Dec. 05, 2003

That Feeling

It started snowing around noon today. It has been off and on. This is supposed to be the first big snow of the season. Snowfall could last until tomorrow. I hope it doesn't get too bad because I have to pick Adam up after work. I have no idea what we are going to do. He doesn't want to go to the bar because he will spend money that he should be saving for Christmas.

I wonder what he is going to buy for me. He asked what I wanted last night and I told him to surprise me. I trust him to choose something nice.

It was so funny...Liz called to tell me that she is finished shopping for me. Then Heather calls and says that she bought more presents for me too!!! I am dying to know what they are. They promised that I will love the gifts. I wonder what the theme is this year. Last year most of the gifts that Liz gave me were from the porn shop. So who knows this year. Ah, surprises.

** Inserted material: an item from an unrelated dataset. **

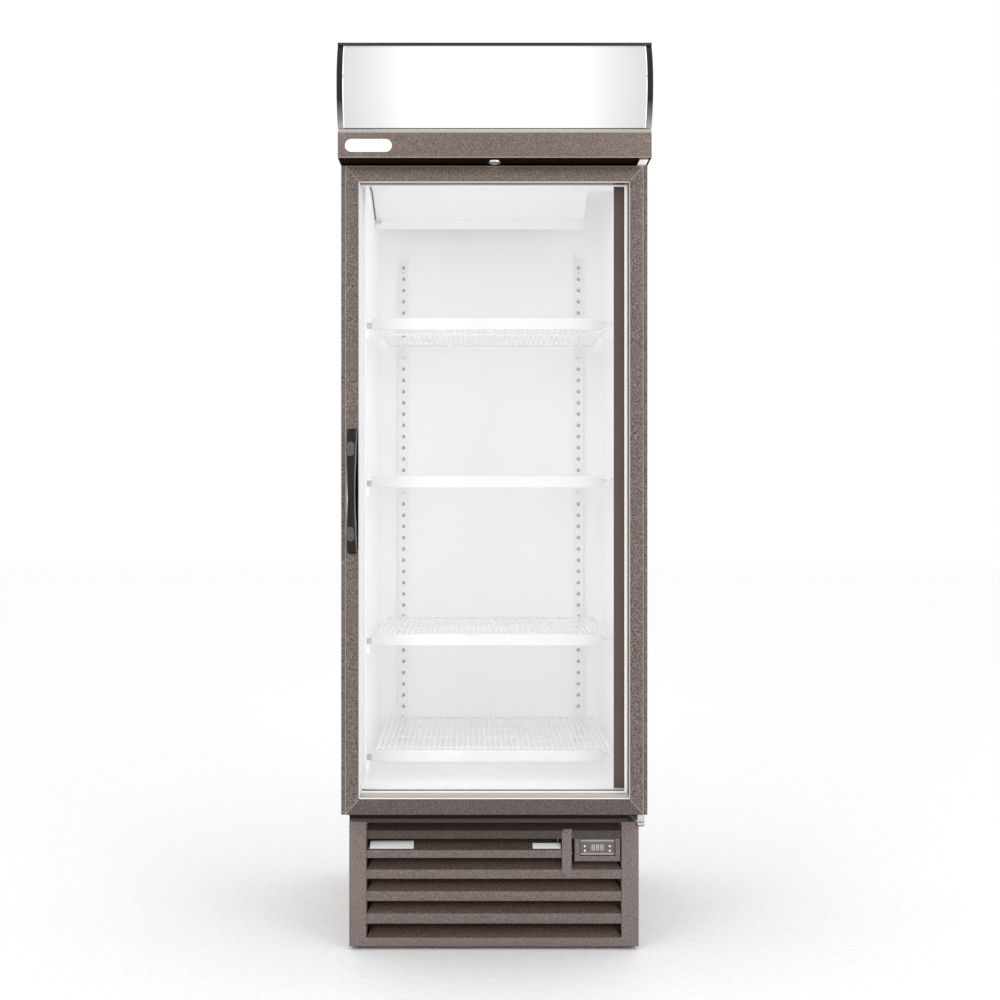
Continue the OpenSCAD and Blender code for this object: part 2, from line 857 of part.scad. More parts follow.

I could not get stoned again last night. We hung out with Ana, Jeremy, and Hernan. I was fucked up after we smoked the blunt, but we had smoked a couple bowls before that too. We were at their house for awhile. Time went by quickly.

Since we were so close, we went to Sheetz. Nick who I work with scared the shit out of me by jumping out at me and shoving his key in my face, pretending it was a knife. His grand-little said that I was cute.

Adam was laying on his back, and I was on my stomach laying halfway on him. We were cuddling. He whispers to me,"I love laying here with you. I wish you could stay here." I miss spending the entire night with him. I kind of wish we had a place together.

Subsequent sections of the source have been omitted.